Peter Armaly is a Senior Director of Customer Success Business Advisory Services at Oracle and frequent Modern Marketing Blog contributor.
With over 20 years of experience in the high-tech field, Armaly found early on that he has an affinity for customer needs and their business goals that revolve around the software in which they invest. During his earlier roles in sales, he found that it’s one thing to sell and demo software, but it’s quite another to work with customers and be able to make an impact on their ability to extract the kind of value they expect to get out of it. In short, what he was thinking and talking about was customer success before the phrase had even been coined and even before most had realized that customer experience plus the achievement of customer outcomes equals customer success.
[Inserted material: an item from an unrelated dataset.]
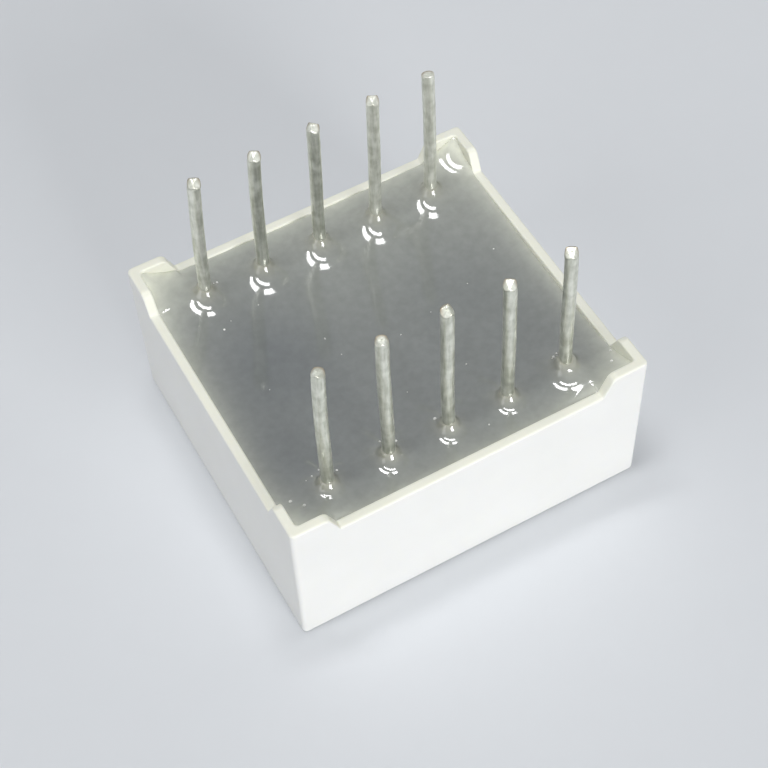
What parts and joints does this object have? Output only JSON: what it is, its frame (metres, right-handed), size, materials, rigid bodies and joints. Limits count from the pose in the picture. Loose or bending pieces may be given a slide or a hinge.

But in order to get a full appreciation for the work involved in helping customers extract that value, Armaly says it’s important to understand that being in customer support is actually a really good starting point. So he did just that – moving over from sales to support in order to gain a deeper appreciation of the customer experience and the effort they put into adopting the product. He believes support offers one of the better ways to get close to the customer because it provides an invaluable opportunity to observe and collect critical feedback about their use of the product along with the ability to gain a more intimate knowledge of the experience they are receiving from the various vendor teams they interact with. The great potential value for the software provider is if that information is programmatically shared throughout the rest of the company. And this is where many companies fail to implement the necessary measures to unlock and action that information. Moreover, many support leaders, he thinks, have historically not realized the immense knowledge at their own fingertips and have systematically settled into a standard industry routine of waiting and reacting, thinking that’s what support is designed to do. Fixing and then moving on to the next problem. This reactive style of operations, while offering short-term help for customers, fails them over the long-term because it doesn’t address more macro patterns of product deficiencies, education gaps, adoption challenges, and communication weaknesses. These are all focus areas that the industry has now come to accept as being within the realm of influence of customer success and so, in many ways, Armaly views customer support as the precursor to customer success.
Support begets success
And so smart leaders layered on top of their conventional customer engagement models one (customer success) that holds the promise of a more consultative approach. One that presents the chance to get ahead of customer challenges before they manifest themselves in problems. With the way technology has matured over the years, this more modern engagement approach has benefited the vendor through better insights into customer behaviors and their ability to progress towards their goals. Technology has delivered better reporting and analysis and the ability to identify patterns in product use and in the customer’s experience that can enhance the ability for customer success to deliver on the consultative approach that customers really need. And interestingly, this has provided some relief for harried customer support teams by helping them better-address customers’ issues when they are first logged. More knowledge collected and driven into an engine for generating insights allows customer success and customer support to act in concert in the best interest of the software provider and of the customer.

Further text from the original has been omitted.